Pourquoi je vous raconte tout ça ? Peut-être parce que ça me permet d’évacuer ce profond sentiment de tristesse, même si ma maman n’a pas toujours été sympa ni cool. À une certaine époque, elle m’a même fait tellement suer que je lui ai raconté que je n’avais plus de téléphone. Et comme elle n’était pas connectée sur Internet, elle n’avait plus la possibilité de communiquer avec moi. J’allais être enfin tranquille. Elle aurait pu venir me voir ? Encore eut-il fallu qu’elle se décide à faire le voyage. Car, voyez-vous, ma maman et moi habitions à 7 000 kilomètres l’une de l’autre. Je vous raconte peut-être tout ça pour également évacuer ma peine de ne pas être allée la voir comme je désirais le faire depuis quelque temps. Mais vous savez ce que c’est, on reporte si facilement. La distance ou le prix des billets étaient-ils de bonnes excuses ? Bien sûr que non. Surtout que je n’avais pas vu ma mère depuis plus de dix ans, tout comme le reste de ma famille d’ailleurs. Il aura fallu ce coup de fil fatidique pour m’obliger à dénicher ce foutu billet d’avion et retrouver les miens…
Ce sentiment d’éloignement que ressentent tous ceux et celles qui vivent loin de leur terre d’origine, qu’elle soit à Paris, à Kaboul ou à Alma, je l’avais enfoui au fil des ans parce que ma vie, elle se faisait ici. J’avais appris à renier mon pays d’origine à force d’entendre qu’on était donc bien au Québec (c’est vrai) alors qu’en France, les gens sont arrogants et râleurs et, en plus, c’est la grosse crise économique. La preuve, ils débarquent en masse (c’est vrai aussi).
Mon retour « forcé » en France m’a fait réaliser que la famille, qu’elle soit idéale ou bancale, reste toujours le point d’ancrage de notre histoire. J’avais cru pouvoir m’en libérer en partant loin, loin, loin, et, surtout, en choisissant de faire comme si elle existait plus ou moins. Deux pays, deux cultures, deux gros chapitres du livre de ma vie que j’ai rendue morcelée. Le déracinement, choisi ou pas, est aussi un exil intérieur. 
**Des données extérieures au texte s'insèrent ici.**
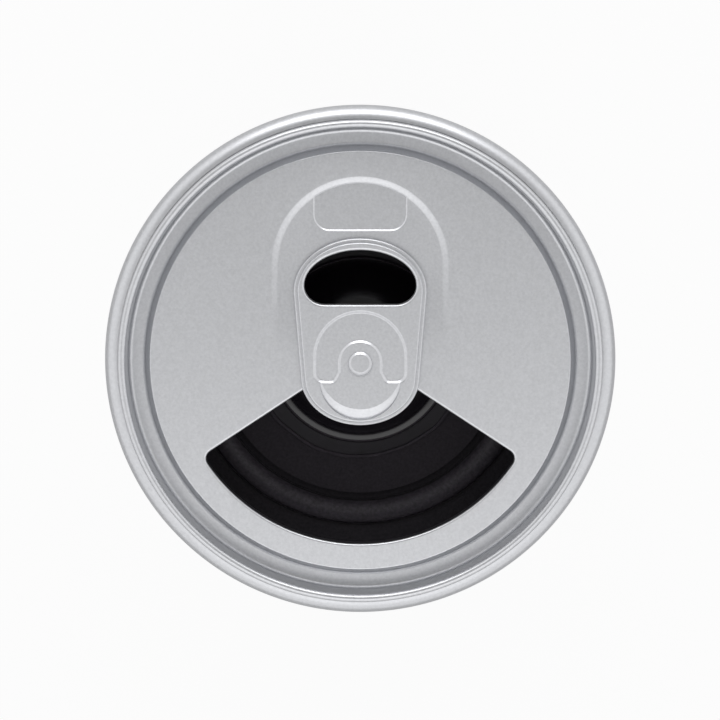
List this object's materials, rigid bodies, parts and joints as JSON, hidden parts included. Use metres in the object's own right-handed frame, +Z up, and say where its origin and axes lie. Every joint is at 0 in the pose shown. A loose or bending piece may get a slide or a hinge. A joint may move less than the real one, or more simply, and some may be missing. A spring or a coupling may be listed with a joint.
{
  "type": "can-shaped portable loudspeaker",
  "caption": "Portable loudspeaker shaped like a drinks can: open fan-shaped mouth in the lid over a small driver, riveted pull tab, rear control plate and rubber foot ring.",
  "frame": {"origin": "middle of the foot ring's underside, on the surface that the can stands on", "axes": "+Z up along the can, mouth of the lid towards -Y, control plate towards +Y"},
  "size_m": [0.066, 0.066, 0.115],
  "materials": {
    "silver_lacquer": "satin silver lacquer",
    "lacquered_aluminium": "satin silver lacquer",
    "black_abs": "matte moulded",
    "black_coated_steel": "satin black",
    "foam_rubber": "matte",
    "cone_paper": "matte",
    "cap_paper": "coated",
    "black_glue": "glossy",
    "kraft_paper": "matte",
    "copper_wire": "enamelled copper",
    "treated_cloth": "matte",
    "zinc_plated_steel": "zinc plated",
    "ferrite": "matte",
    "foot_rubber": "matte",
    "green_fr4": "solder mask",
    "capacitor_aluminium": "bright",
    "plated_steel": "bright",
    "led_epoxy": "clear",
    "cell_foil": "satin",
    "red_pvc": "satin",
    "black_pvc": "satin"
  },
  "bodies": {
    "can": {"lid": "silver_lacquer", "tab_rivet": "silver_lacquer", "body_shell": "lacquered_aluminium", "inner_frame": "black_abs", "base_cap": "black_abs", "control_plate": "black_abs", "audio_socket": "black_abs", "battery_bracket": "black_abs", "amplifier_chip": "black_abs", "driver_basket": "black_coated_steel", "surround": "foam_rubber", "driver_gasket": "foam_rubber", "terminal_board": "kraft_paper", "spider": "treated_cloth", "top_plate": "zinc_plated_steel", "yoke": "zinc_plated_steel", "lid_screw_1": "zinc_plated_steel", "lid_screw_2": "zinc_plated_steel", "lid_screw_3": "zinc_plated_steel", "base_screw_1": "zinc_plated_steel", "base_screw_2": "zinc_plated_steel", "base_screw_3": "zinc_plated_steel", "board_screw_1": "zinc_plated_steel", "board_screw_2": "zinc_plated_steel", "board_screw_3": "zinc_plated_steel", "ring_magnet": "ferrite", "foot_ring": "foot_rubber", "circuit_board": "green_fr4", "filter_capacitor_1": "capacitor_aluminium", "filter_capacitor_2": "capacitor_aluminium", "usb_socket": "plated_steel", "power_switch_body": "plated_steel", "status_led": "led_epoxy", "battery_cell": "cell_foil", "speaker_wire_red": "red_pvc", "battery_wire_red": "red_pvc", "speaker_wire_black": "black_pvc", "battery_wire_black": "black_pvc"},
    "tab": {"pull_tab": "silver_lacquer"},
    "cone_assembly": {"cone": "cone_paper", "dust_cap": "cap_paper", "cap_glue_bead": "black_glue", "voice_coil_former": "kraft_paper", "voice_coil": "copper_wire"},
    "switch_slider": {"power_switch_slider": "black_abs"}
  },
  "joints": [
    {"name": "tab_swivel", "type": "hinge", "parent": "can", "child": "tab", "pos_m": [0, 0, 0.1132], "axis": [0, 0, 1], "range_deg": [-15, 15]},
    {"name": "cone_excursion", "type": "slide", "parent": "can", "child": "cone_assembly", "axis": [0, 0, 1], "range_m": [-0.0015, 0.0015], "stiffness_N_per_m": 1500, "deforming": ["surround", "spider"]},
    {"name": "power_switch", "type": "slide", "parent": "can", "child": "switch_slider", "axis": [1, 0, 0], "range_m": [0, 0.002]}
  ]
}
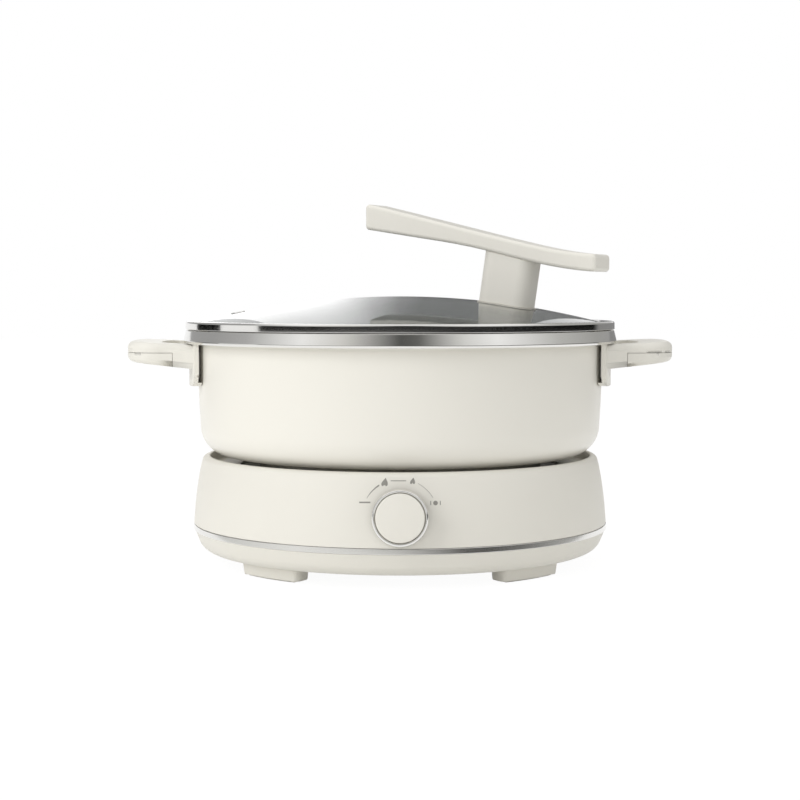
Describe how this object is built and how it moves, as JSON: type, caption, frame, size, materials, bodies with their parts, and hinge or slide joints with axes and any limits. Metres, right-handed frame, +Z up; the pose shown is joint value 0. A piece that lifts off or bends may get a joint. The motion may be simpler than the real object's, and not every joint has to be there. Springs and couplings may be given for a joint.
{
  "type": "electric hot pot",
  "caption": "Countertop electric hot pot: round heating base with a rotary control, lift-off pot with loop side handles, and a lift-off glass lid with a tall off-centre handle.",
  "frame": {"origin": "on the table, under the pot's axis", "axes": "+Z up; -Y towards the knob, the front; +X to the right seen from the front"},
  "size_m": [0.379, 0.3151, 0.2493],
  "materials": {
    "cream_shell": "satin moulded, pale cream",
    "cream_pot": "ceramic-coated, pale cream",
    "cream_plastic": "satin moulded, pale cream",
    "bright_steel": "polished",
    "satin_steel": "pressed sheet",
    "cast_plate": "cast, sanded top",
    "contact_disc": "turned",
    "element_sheath": "oxidised sheath",
    "lid_glass": "clear tempered",
    "seal_rubber": "silicone, pale",
    "foot_rubber": "silicone, pale grey",
    "inner_plastic": "heat-resistant moulding",
    "screw_steel": "zinc plated",
    "terminal_brass": "plated",
    "lead_sleeve": "glass-fibre sleeve"
  },
  "bodies": {
    "base": {"base_housing": "cream_shell", "bottom_pan": "cream_shell", "trim_ring": "bright_steel", "pan_screws": "screw_steel", "dish_screws": "screw_steel", "deck_dish": "satin_steel", "heating_plate": "cast_plate", "heating_element": "element_sheath", "plate_screws": "screw_steel", "sensor_bridge": "satin_steel", "bridge_screws": "screw_steel", "limit_thermostat": "inner_plastic", "control_body": "inner_plastic", "control_plate": "satin_steel", "control_screws": "screw_steel", "inlet_socket": "inner_plastic", "inlet_pins": "terminal_brass", "inlet_screws": "screw_steel", "foot_front_left": "cream_shell", "foot_front_right": "cream_shell", "foot_rear_left": "cream_shell", "foot_rear_right": "cream_shell", "foot_pads": "foot_rubber", "foot_screws": "screw_steel", "lead_neutral": "lead_sleeve", "lead_live": "lead_sleeve", "lead_switched": "lead_sleeve"},
    "knob": {"knob_ring": "bright_steel", "knob_cap": "cream_plastic", "knob_core": "inner_plastic", "knob_shaft": "screw_steel"},
    "sensor": {"sensor_cap": "contact_disc", "sensor_probe": "inner_plastic", "sensor_spring": "screw_steel"},
    "pot": {"pot_shell": "cream_pot", "pot_base": "contact_disc", "pot_rim_band": "bright_steel", "handle_grip_left": "cream_plastic", "handle_grip_right": "cream_plastic", "handle_insert_left": "cream_plastic", "handle_insert_right": "cream_plastic", "handle_bracket_left": "satin_steel", "handle_bracket_right": "satin_steel", "handle_screws_left": "screw_steel", "handle_screws_right": "screw_steel"},
    "lid": {"lid_rim": "bright_steel", "lid_glass": "lid_glass", "lid_gasket": "seal_rubber", "post_seal": "seal_rubber", "post_washer": "satin_steel", "post_screws": "screw_steel", "vent_grommet": "bright_steel", "handle_post": "cream_plastic", "handle_bar": "cream_plastic"}
  },
  "joints": [
    {"name": "knob_turn", "type": "hinge", "parent": "base", "child": "knob", "pos_m": [0, -0.1434, 0.0474], "axis": [0, 0.9962, -0.0872], "range_deg": [0, 142]},
    {"name": "sensor_press", "type": "slide", "parent": "base", "child": "sensor", "axis": [0, 0, 1], "range_m": [-0.002, 0], "stiffness_N_per_m": 600, "springref_m": 0.003, "deforming": ["sensor_spring"]},
    {"name": "pot_lift", "type": "slide", "parent": "base", "child": "pot", "axis": [0, 0, 1], "range_m": [0, 0.14]},
    {"name": "lid_lift", "type": "slide", "parent": "pot", "child": "lid", "axis": [0, 0, 1], "range_m": [0, 0.12]}
  ]
}
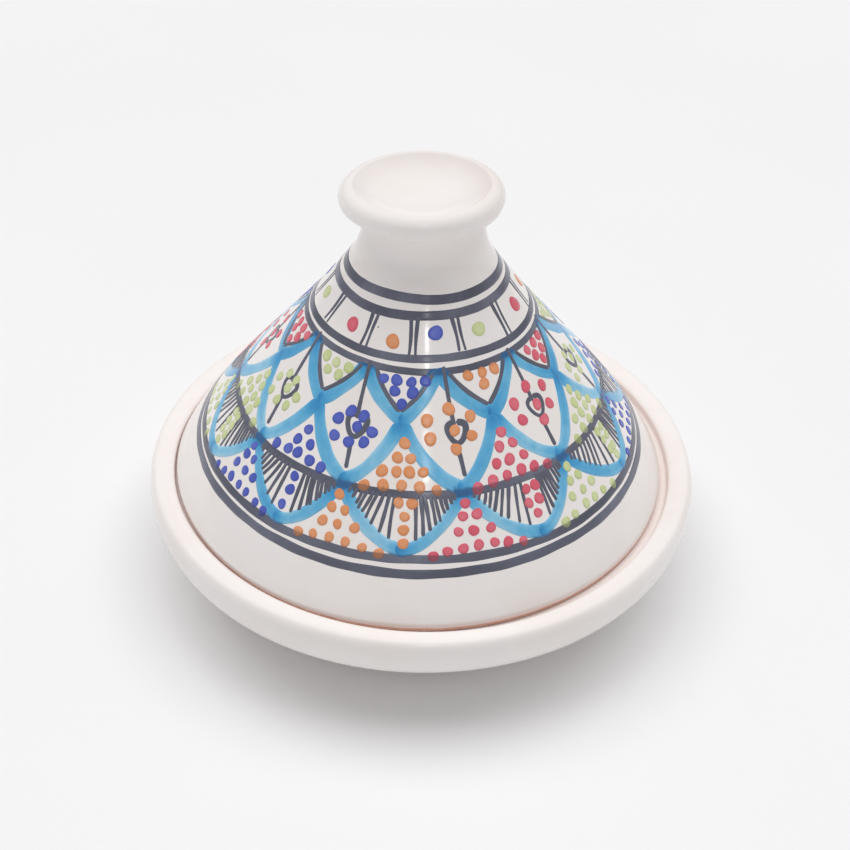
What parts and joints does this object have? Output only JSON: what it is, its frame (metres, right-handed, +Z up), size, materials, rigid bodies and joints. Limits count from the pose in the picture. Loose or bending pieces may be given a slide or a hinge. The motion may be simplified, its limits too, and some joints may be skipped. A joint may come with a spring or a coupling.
{
  "type": "tagine pot",
  "caption": "Glazed earthenware tagine: a shallow footed dish with a lid seat inside its rim, and a conical hand-painted lid with a saucer knob that lifts off.",
  "frame": {"origin": "on the table, under the middle of the foot ring", "axes": "+Z up the pot's turning axis; the front of the pot faces -Y"},
  "size_m": [0.25, 0.25, 0.1835],
  "materials": {
    "glazed_dish": "glossy tin-white glaze",
    "glazed_lid": "glossy tin-white glaze",
    "glazed_knob": "glossy tin-white glaze",
    "bare_clay": "matt unglazed terracotta",
    "charcoal_paint": "painted underglaze line, glossy",
    "turquoise_paint": "painted wash, glossy",
    "cobalt_paint": "raised enamel dot, glossy",
    "orange_paint": "raised enamel dot, glossy",
    "red_paint": "raised enamel dot, glossy",
    "green_paint": "raised enamel dot, glossy"
  },
  "bodies": {
    "dish": {"base_dish": "glazed_dish"},
    "lid": {"lid_cone": "glazed_lid", "lid_knob": "glazed_knob"}
  },
  "joints": [
    {"name": "lid_lift", "type": "slide", "parent": "dish", "child": "lid", "axis": [0, 0, 1], "range_m": [0, 0.12]}
  ]
}
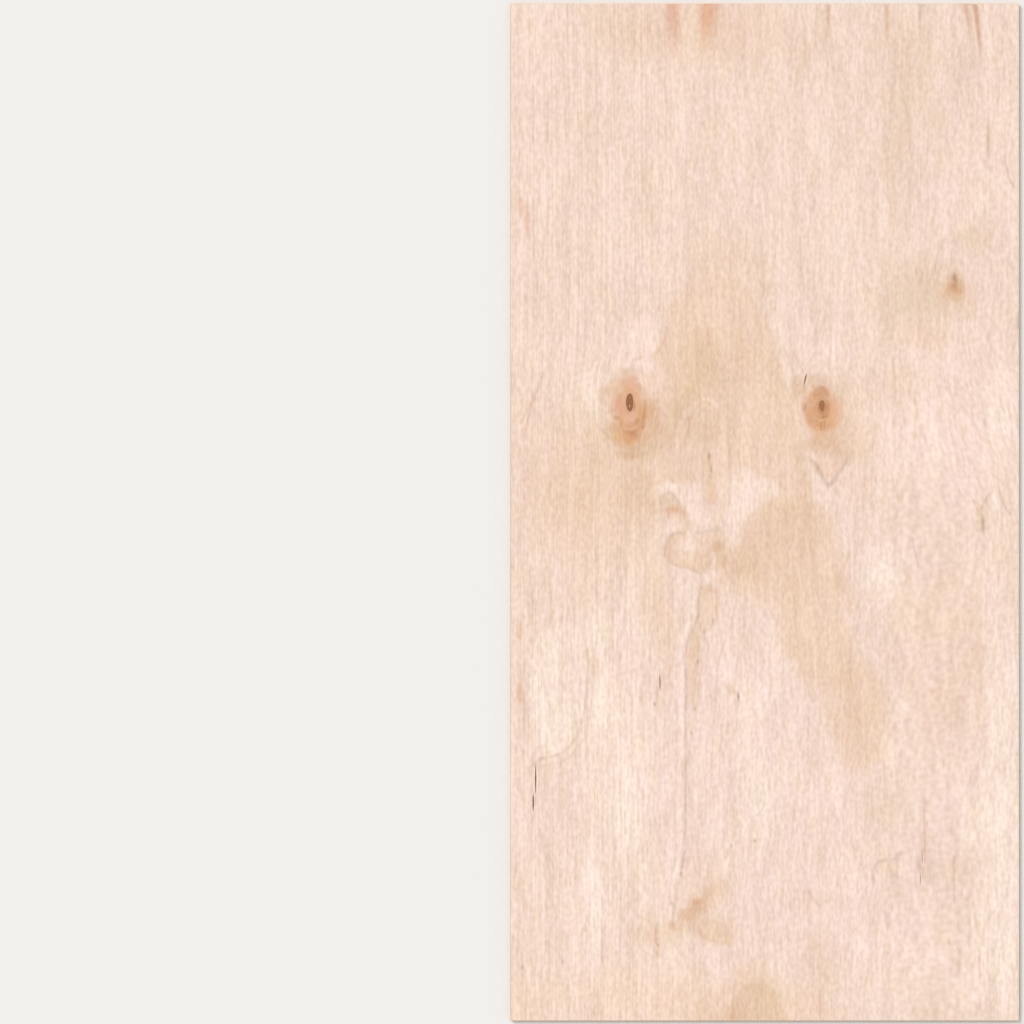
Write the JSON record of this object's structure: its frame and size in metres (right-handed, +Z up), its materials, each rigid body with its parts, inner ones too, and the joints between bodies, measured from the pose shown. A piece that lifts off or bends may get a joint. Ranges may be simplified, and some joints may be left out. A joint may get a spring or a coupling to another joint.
{
  "type": "plywood sheet",
  "caption": "Full flat sheet of birch plywood with sawn edges that show the crossed plies, knots and open splits in the face veneer.",
  "frame": {"origin": "middle of the underside, on the surface that the sheet lies on", "axes": "+Z up through the plies, +Y along the length and the face grain (up in the picture), +X across the sheet (to the right in the picture)"},
  "size_m": [1.22, 2.44, 0.018],
  "materials": {
    "birch_plywood": "sanded, unfinished birch veneer, matt to faintly silky along the grain"
  },
  "bodies": {
    "root": {"plywood_sheet": "birch_plywood"}
  },
  "joints": []
}
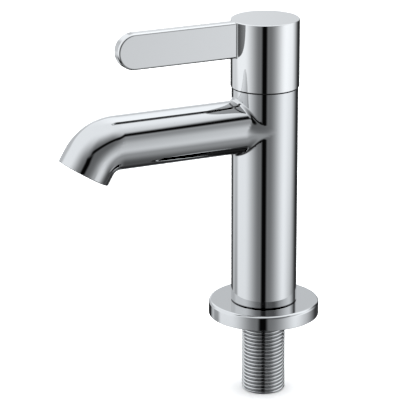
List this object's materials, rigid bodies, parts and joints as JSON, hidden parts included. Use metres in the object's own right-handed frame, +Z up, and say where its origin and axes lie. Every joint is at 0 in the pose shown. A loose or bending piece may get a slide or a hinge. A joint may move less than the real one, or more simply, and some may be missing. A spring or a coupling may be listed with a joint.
{
  "type": "lavatory faucet",
  "caption": "Deck-mounted single-supply basin faucet with a straight spout bent down at its end, a flat lever handle, a round flange and a threaded shank.",
  "frame": {"origin": "on the shank's axis, in the plane of the deck that the flange rests on", "axes": "+Z up along the column, spout and closed lever towards -Y, X across"},
  "size_m": [0.0534, 0.1306, 0.1852],
  "materials": {
    "chrome": "polished chrome plating on brass and zinc",
    "plated_thread": "bright plated pipe thread",
    "brass": "machined",
    "steel": "stainless",
    "ceramic": "lapped alumina",
    "acetal": "moulded acetal",
    "grey_plastic": "moulded",
    "black_rubber": "moulded rubber",
    "fibre": "pressed fibre"
  },
  "bodies": {
    "tap": {"faucet_body": "chrome", "deck_flange": "chrome", "threaded_tail": "plated_thread", "cartridge_housing": "brass", "aerator_screen": "steel", "fixed_disc": "ceramic", "glide_ring": "acetal", "thrust_washer": "acetal", "aerator_housing": "grey_plastic", "aerator_honeycomb": "grey_plastic", "aerator_jet_plate": "grey_plastic", "flange_gasket": "black_rubber", "foot_seal": "black_rubber", "tail_seal": "black_rubber", "seat_seal": "black_rubber", "aerator_washer": "black_rubber", "housing_gasket": "fibre"},
    "lever_handle": {"handle": "chrome", "screw_plug": "chrome", "grub_screw": "steel", "spline_bush": "brass", "spindle": "brass", "circlip": "steel", "spindle_o_rings": "black_rubber", "moving_disc": "ceramic"}
  },
  "joints": [
    {"name": "handle_turn", "type": "hinge", "parent": "tap", "child": "lever_handle", "pos_m": [0, 0, 0.13], "axis": [0, 0, 1], "range_deg": [0, 90]}
  ]
}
Cela fait près de vingt ans que j’ai débarqué au Québec. J’ai toujours pensé qu’il était préférable d’effacer plus ou moins mon identité française pour mieux m’intégrer à ma société d’accueil. Pour être mieux acceptée. C’est une erreur. On n’est jamais vraiment d’ici et on n’est plus tout à fait de là-bas… C’est normal et il faut l’accepter. Malgré mon statut de « vieille » immigrante, on me demande encore et très souvent si j’habite ici ou je suis une touriste. Ce statut d’apatride m’a toujours convenu jusqu’à ce jour. Or, le départ de mon aïeule a ébranlé mes certitudes.  Comme si ce cordon qui vient d’être coupé si rapidement laissait place à une bizarre impression d’avoir perdu le dernier lien avec mon pays d’origine. 
À moins que ce ne soit le signe ultime qu’il est temps d’envisager un nouveau mouvement, qui sait. Il est vrai que tout ça arrive à une période de ma vie où je me pose beaucoup de questions. Est-ce là que je veux et que je dois être ? Cette vie est-elle faite pour moi ? Où vais-je ? On appelle cela la crise du milieu de vie paraît-il… Mon identité flottante entre deux eaux n’est certes pas de tout repos d’autant plus que mon avenir à Montréal semble morose depuis quelque temps tant le marché du travail dans mon domaine est saturé ; aussi, l’amour avec un grand A ne semble pas vouloir non plus frapper à ma porte. Vous allez me dire que, quelque soit l’endroit où l’on vit, une traversée du désert est difficile. Envisager de partir ne serait-il donc pas une fuite en avant ? Peut-être. Mais Bouddha disait aussi « il n’est rien de constant si ce n’est le changement ». Alors, se pourrait-il que je largue de nouveau les amarres de mon port d’attache actuel ? Qui le sait vraiment. Une chose est certaine, je ne laisserai plus filer autant le temps avant de revoir les gens que j’aime. Même s’ils sont loin.

Ma mère aurait eu 65 ans ce 25 mai, jour de la Fête des mères en France. Il y a des hasards dont on se passerait bien. Bonne fête, maman.